→ **Task objective**
From the entries below, reproduce exactly the line containing "bpy.data.objects.remove(obj)", the line containing "FACING = np.array([0.0, 0.0, 1.0])", and every line in between, with nothing added.

Excerpt from a dataset:
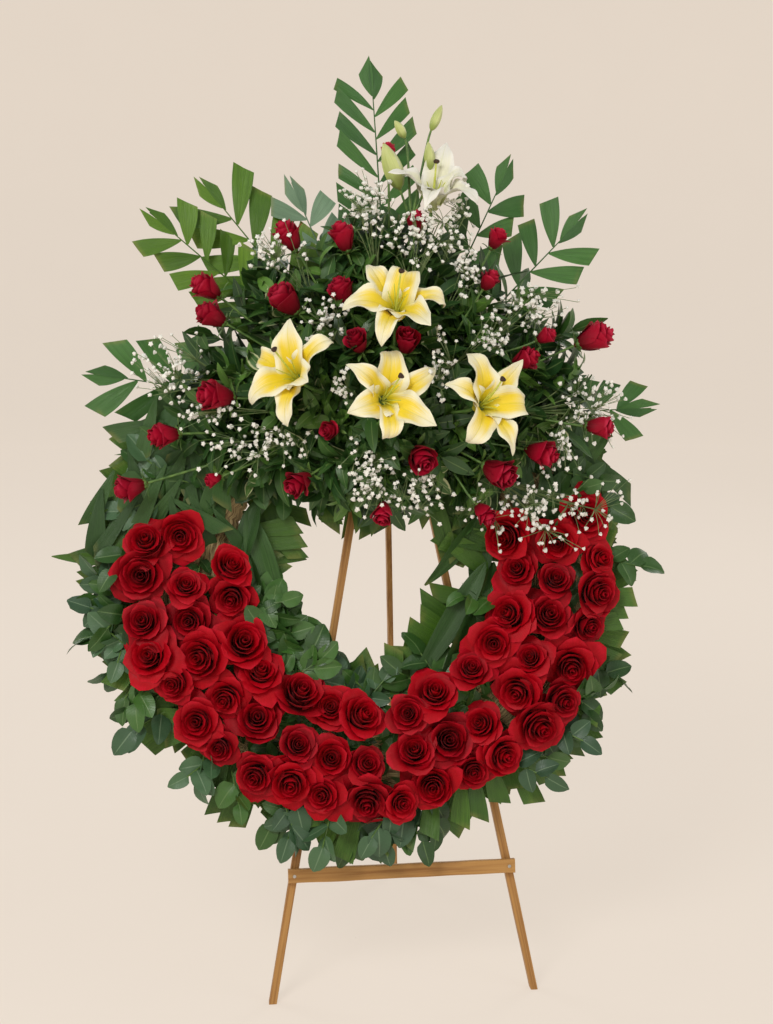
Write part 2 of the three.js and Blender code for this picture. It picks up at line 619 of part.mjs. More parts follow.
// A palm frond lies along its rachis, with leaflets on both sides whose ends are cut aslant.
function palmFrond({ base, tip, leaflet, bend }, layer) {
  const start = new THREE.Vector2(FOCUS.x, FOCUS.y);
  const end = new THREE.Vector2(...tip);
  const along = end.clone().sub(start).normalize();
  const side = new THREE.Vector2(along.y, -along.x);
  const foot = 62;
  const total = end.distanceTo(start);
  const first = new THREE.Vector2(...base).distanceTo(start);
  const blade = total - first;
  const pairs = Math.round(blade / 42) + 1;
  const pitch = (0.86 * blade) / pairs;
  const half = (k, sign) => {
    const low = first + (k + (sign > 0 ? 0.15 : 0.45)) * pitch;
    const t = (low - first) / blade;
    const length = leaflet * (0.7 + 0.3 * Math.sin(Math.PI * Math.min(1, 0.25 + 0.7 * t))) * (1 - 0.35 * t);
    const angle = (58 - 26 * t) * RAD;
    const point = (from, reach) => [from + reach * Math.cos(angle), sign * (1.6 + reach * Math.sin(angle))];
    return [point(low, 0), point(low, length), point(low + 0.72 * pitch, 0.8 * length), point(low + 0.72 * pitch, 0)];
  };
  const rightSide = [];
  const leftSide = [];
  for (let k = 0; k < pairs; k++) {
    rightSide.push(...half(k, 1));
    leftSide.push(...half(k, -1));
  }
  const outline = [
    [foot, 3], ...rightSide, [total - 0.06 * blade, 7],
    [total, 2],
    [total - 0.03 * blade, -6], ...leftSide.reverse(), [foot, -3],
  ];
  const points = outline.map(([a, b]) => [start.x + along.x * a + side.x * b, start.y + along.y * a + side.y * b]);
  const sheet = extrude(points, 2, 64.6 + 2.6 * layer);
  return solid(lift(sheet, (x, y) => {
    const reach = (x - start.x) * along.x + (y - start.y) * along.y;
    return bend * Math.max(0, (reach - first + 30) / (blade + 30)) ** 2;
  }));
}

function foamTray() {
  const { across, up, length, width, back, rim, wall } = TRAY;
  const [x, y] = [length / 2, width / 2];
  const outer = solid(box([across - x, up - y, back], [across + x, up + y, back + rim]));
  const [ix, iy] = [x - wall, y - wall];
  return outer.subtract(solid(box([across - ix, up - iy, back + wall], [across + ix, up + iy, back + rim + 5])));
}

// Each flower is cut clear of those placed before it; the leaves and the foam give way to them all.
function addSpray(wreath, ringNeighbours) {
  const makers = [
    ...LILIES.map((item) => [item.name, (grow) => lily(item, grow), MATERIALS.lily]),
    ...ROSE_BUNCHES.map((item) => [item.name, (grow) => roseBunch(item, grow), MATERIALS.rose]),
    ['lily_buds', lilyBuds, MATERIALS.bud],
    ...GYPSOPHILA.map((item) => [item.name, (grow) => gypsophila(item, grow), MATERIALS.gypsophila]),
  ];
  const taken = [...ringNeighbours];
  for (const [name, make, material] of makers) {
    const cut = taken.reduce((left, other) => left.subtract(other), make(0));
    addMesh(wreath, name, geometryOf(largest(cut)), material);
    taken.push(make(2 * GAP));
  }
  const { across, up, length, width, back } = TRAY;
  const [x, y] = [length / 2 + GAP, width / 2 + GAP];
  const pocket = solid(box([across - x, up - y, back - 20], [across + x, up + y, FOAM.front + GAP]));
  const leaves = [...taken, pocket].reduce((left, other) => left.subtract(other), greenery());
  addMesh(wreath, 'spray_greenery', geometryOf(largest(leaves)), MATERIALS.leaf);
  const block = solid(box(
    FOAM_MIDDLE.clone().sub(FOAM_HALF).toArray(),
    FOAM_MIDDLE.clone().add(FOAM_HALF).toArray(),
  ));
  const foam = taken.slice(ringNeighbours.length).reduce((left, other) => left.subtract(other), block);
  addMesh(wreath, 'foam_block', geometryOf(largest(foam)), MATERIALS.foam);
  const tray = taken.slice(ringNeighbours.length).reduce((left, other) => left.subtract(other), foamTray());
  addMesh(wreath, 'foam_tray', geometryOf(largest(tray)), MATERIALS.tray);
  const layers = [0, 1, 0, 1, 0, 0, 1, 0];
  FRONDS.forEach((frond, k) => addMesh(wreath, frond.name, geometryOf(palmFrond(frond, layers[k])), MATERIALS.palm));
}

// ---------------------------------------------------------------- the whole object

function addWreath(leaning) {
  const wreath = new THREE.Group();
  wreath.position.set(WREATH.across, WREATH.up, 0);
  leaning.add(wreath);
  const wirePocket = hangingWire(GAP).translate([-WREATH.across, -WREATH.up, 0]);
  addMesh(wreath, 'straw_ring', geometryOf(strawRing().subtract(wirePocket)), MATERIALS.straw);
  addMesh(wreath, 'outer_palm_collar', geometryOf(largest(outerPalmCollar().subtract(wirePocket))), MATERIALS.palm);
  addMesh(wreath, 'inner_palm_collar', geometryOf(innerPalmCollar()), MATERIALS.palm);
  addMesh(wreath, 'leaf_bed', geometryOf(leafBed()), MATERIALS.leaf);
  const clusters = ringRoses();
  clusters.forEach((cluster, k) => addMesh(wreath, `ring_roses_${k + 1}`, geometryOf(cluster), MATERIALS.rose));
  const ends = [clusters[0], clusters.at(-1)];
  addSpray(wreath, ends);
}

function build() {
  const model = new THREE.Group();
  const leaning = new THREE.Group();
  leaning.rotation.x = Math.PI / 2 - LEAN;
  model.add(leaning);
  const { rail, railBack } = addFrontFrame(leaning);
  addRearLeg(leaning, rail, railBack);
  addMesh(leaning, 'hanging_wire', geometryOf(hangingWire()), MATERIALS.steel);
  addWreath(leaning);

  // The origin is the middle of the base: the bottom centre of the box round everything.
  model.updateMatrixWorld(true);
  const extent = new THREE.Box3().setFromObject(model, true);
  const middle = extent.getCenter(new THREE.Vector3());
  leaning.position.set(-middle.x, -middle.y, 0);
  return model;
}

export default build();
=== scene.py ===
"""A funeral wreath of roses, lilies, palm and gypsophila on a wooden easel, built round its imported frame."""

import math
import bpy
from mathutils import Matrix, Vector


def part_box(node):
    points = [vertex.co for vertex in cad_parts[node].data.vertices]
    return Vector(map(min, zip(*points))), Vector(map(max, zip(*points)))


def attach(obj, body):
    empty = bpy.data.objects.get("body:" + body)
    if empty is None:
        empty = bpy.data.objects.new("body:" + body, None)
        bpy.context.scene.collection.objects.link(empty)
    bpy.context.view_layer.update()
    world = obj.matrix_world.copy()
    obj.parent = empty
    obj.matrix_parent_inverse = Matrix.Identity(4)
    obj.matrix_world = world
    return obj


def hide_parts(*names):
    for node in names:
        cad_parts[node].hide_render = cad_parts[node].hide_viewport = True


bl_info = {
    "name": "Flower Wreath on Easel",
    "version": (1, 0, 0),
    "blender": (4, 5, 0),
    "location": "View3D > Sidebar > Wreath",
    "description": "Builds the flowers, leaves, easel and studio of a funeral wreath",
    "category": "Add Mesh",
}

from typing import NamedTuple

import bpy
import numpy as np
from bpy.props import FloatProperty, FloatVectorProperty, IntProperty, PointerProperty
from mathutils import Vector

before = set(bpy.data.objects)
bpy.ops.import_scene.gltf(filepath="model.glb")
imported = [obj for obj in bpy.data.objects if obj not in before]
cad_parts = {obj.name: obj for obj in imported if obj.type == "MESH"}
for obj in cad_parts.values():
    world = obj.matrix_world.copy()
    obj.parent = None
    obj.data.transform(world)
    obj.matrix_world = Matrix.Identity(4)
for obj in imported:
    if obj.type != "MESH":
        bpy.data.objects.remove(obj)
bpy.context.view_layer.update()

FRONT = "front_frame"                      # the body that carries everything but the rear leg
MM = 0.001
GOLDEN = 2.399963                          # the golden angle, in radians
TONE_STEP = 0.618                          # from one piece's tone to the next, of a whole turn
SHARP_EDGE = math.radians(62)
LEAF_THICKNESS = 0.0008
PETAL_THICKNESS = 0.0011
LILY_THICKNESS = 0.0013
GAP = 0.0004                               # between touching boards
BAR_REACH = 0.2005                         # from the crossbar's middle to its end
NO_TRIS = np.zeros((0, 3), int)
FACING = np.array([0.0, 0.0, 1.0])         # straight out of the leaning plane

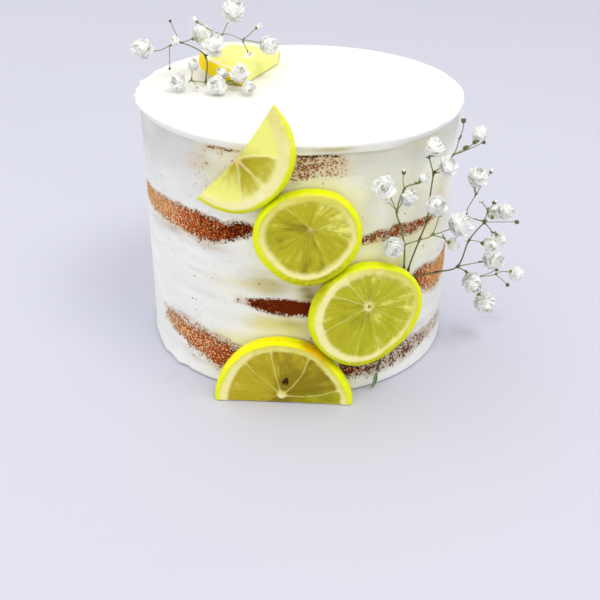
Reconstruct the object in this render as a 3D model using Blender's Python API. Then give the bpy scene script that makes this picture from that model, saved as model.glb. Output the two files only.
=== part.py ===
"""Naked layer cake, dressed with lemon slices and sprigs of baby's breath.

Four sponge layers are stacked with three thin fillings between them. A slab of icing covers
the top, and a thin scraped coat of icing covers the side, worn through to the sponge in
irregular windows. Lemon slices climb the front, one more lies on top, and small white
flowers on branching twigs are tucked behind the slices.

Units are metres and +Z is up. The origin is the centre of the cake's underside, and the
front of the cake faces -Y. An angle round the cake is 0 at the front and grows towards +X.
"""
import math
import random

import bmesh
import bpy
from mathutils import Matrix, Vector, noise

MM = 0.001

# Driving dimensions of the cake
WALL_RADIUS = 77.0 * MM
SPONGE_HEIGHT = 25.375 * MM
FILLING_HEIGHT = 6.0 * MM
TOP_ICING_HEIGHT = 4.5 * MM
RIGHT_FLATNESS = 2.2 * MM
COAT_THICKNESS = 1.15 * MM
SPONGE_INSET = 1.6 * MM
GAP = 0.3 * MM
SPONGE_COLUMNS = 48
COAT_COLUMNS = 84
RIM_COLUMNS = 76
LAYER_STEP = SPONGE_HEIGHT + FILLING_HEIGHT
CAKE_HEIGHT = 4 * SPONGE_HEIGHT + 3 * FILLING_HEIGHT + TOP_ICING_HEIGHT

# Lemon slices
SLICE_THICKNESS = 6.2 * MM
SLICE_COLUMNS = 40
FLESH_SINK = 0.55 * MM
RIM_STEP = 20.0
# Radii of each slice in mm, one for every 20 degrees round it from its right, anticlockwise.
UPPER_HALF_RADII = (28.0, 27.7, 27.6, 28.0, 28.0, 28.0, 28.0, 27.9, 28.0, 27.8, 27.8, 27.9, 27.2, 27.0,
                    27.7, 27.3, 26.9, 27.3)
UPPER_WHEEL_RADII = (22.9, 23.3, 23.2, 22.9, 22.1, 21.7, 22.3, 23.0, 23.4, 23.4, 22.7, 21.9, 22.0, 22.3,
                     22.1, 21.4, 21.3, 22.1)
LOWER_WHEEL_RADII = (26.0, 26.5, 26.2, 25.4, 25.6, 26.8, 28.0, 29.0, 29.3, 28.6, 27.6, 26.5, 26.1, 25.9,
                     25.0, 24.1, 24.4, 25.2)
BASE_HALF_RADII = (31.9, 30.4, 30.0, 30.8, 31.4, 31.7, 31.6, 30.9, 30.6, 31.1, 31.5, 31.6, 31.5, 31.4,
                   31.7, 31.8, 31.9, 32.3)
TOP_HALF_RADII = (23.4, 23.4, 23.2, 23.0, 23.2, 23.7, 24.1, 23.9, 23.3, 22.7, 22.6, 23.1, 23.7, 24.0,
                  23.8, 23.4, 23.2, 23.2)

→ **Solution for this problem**
        bpy.data.objects.remove(obj)
bpy.context.view_layer.update()

FRONT = "front_frame"                      # the body that carries everything but the rear leg
MM = 0.001
GOLDEN = 2.399963                          # the golden angle, in radians
TONE_STEP = 0.618                          # from one piece's tone to the next, of a whole turn
SHARP_EDGE = math.radians(62)
LEAF_THICKNESS = 0.0008
PETAL_THICKNESS = 0.0011
LILY_THICKNESS = 0.0013
GAP = 0.0004                               # between touching boards
BAR_REACH = 0.2005                         # from the crossbar's middle to its end
NO_TRIS = np.zeros((0, 3), int)
FACING = np.array([0.0, 0.0, 1.0])         # straight out of the leaning plane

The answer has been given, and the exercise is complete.